Nothing impresses me more than characters who hold agency as they build onto the story through the actions they choose to make, and the characters of Attack on Titan do just that—and I mean every single character, no matter how big or small. It's this agency that characters exhibit in their choices that makes them feel human and turn comical circumstances into soul-gripping experiences that make you feel things, real things. And for a moment, we’re living with them. Whether it’s experiencing loss, betrayal, regret or even those tiny moments of joy, we rode the wave with them. And so the finale culminates this decade-long journey of joint struggles and hardships with the ultimate act of character agency no anime can match: Eren Yeager.
Our guilty hero
Eren Yeager’s coming of age
We put a lot of emphasis on the perfection of a character, but what makes Eren the perfect protagonist (and antagonist) is his utter lack of perfection, which is revealed in the finale. Eren has always been far from perfect, let alone likable, but who could blame him? The world he grew up in showed him nothing but cruelty. And left with no other choice, all he could do was fight—no, kill. The cycle of facing death head-on and killing for survival was commonplace. And so, what else do you expect from a 19-year-old boy who grew up constantly fighting for his life and witnessing the fragments of his reality bend and break before his eyes? To grow up a mess, of course. That is, if he’ll even have the liberty growing up at all.
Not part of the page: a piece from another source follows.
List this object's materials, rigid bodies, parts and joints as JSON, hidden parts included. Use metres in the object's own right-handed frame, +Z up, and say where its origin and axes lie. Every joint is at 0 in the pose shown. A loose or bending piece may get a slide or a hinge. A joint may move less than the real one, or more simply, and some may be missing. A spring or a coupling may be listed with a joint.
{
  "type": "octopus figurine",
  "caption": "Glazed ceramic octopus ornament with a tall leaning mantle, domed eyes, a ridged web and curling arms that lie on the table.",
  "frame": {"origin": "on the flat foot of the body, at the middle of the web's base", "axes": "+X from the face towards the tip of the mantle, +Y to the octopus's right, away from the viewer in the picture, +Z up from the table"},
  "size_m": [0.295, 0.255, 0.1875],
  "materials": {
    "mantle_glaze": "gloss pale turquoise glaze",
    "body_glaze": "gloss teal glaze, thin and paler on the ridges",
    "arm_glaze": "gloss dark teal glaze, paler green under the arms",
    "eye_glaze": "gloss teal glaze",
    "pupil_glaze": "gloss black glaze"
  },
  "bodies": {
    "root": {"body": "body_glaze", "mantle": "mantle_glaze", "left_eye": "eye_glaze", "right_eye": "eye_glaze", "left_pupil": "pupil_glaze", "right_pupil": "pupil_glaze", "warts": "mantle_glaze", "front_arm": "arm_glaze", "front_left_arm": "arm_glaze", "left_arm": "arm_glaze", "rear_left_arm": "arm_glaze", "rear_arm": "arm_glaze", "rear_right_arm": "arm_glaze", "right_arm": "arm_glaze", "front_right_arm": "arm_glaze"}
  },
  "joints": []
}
So many times, stories lead us to believe in an all-powerful, all-knowing character, someone who can pull his shit together and make all the right choices. But what makes Eren a compelling character who drives real emotions right out of us is that he isn’t perfect, and his acceptance of that in the finale elevates his character to a whole new level of coming of age that nobody saw coming. In his state of confusion, fear, anger and the experience of raw human emotions, we see a break from Eren’s façade of maturity. Suddenly, despite the time gone by, we remember that he’s only 19.
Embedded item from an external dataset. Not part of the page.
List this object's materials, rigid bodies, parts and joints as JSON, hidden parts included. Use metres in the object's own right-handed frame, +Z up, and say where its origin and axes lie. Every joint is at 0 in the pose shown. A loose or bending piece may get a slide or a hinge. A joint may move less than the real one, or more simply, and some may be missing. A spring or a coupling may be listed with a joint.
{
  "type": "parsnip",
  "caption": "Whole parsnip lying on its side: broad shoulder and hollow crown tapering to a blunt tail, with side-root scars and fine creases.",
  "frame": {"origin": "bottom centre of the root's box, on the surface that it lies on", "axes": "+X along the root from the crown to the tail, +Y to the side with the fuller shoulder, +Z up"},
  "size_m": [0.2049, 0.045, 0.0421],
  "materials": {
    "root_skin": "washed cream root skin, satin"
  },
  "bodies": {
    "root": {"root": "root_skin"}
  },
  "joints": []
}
We remember that he’s still the same kid who wants to explore the world beyond the walls with his friends and reclaim freedom—whatever that means; he doesn’t know either. And it's in this state of not knowing, this state of brokenness and pathetic desperation, that we see Attack on Titan for what it is—not a world of fantasy, but a world that we can resonate with.
Eren is human, and his experience isn’t alien to ours after all. Every death he brought onto someone else was hell for him, and unlike typical anime fashion where the protagonist brushes it off like it meant nothing, Eren grieved. So, as we witness our guilty hero crumble in the arms of his best friend for the first and last time, we catch a glimpse of what it means to be human in this cruel world—fragile.
The Rumbling’s end
To be human is to be fragile, and that’s freedom
The ultimate visual of human fragility in the world of Attack on Titan is the Rumbling itself.
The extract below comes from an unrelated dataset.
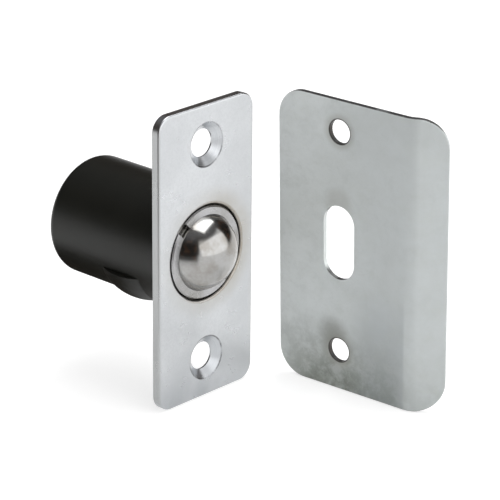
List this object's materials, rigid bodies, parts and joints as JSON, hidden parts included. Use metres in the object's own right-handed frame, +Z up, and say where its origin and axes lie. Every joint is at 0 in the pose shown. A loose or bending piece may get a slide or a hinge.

I don’t think anybody truly grasped the gravity of what the Rumbling held until it was shown point-blank on screen. Hopeless and defeated, the world had nowhere to turn to and had to face its doom one way or another. But oddly enough, it was in this hopelessness and acceptance of defeat that humanity found its own sense of freedom. This fight for freedom is something the world of Attack on Titan explores on a tangent, an undertone that defines every decision made in the series, especially Eren’s. And somehow, the Rumbling was his way of bringing that sense of freedom to life, but was it the kind of freedom Eren wanted for himself and his friends?
Eren’s death is something we all saw coming, but how it would play out was the real question. And I cannot emphasize enough how satisfying and meaningful his death was for the culmination of Attack on Titan. Eren’s death was his freedom, and the only one who could take him there was Mikasa, whom Eren freed years ago. To me, Eren received the best possible conclusion to his story, and so did Mikasa. In finding a sense of freedom that came with embracing their own forms of defeat, they became human. All their dreams of the future died together in that moment, but so, too, did the war and the years of fighting that fallen comrades and fellow scouts gave their lives for. Nobody died in vain, and everyone was free in some sense of the word. This may not have been the freedom Eren imagined, but it was the freedom they were given, and their acceptance of it proved to be the ultimate act of Tatakae.
Every anime must come to an end, but Attack on Titan’s legacy will last a lifetime. Now, if you’ll excuse me, it’s time to rewatch it from the start for the nth time.